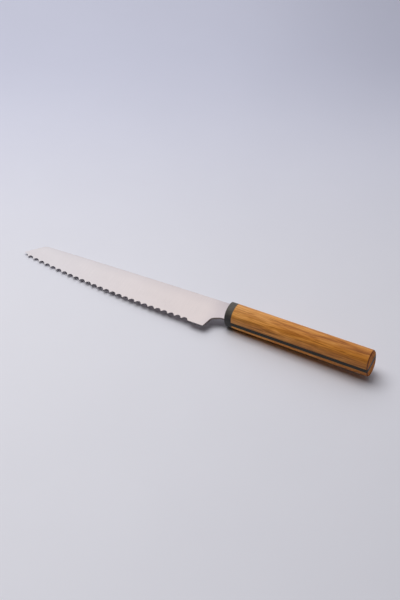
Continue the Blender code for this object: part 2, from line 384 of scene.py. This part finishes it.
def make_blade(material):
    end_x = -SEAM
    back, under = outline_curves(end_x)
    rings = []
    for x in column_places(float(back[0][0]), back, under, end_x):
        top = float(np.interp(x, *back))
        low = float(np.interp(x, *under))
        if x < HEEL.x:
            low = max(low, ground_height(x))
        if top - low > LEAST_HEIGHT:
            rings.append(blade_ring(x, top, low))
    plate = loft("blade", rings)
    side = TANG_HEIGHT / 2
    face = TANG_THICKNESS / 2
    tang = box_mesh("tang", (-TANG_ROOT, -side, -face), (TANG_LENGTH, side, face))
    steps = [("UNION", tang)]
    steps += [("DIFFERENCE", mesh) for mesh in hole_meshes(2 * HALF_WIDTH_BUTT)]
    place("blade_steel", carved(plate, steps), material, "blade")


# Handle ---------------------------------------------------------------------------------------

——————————

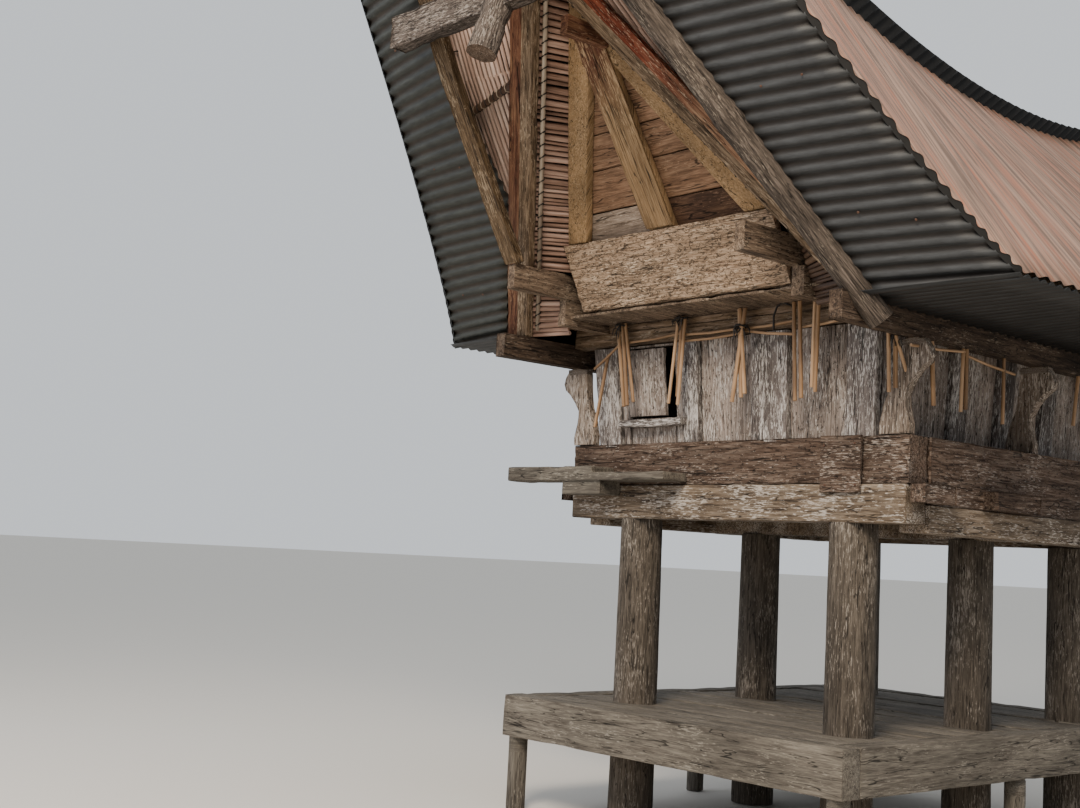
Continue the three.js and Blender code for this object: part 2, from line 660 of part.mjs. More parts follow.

——————————

Pick each line holding the word "Continue" out of the listing.

Result below:
Continue the Blender code for this object: part 2, from line 384 of scene.py. This part finishes it.
Continue the three.js and Blender code for this object: part 2, from line 660 of part.mjs. More parts follow.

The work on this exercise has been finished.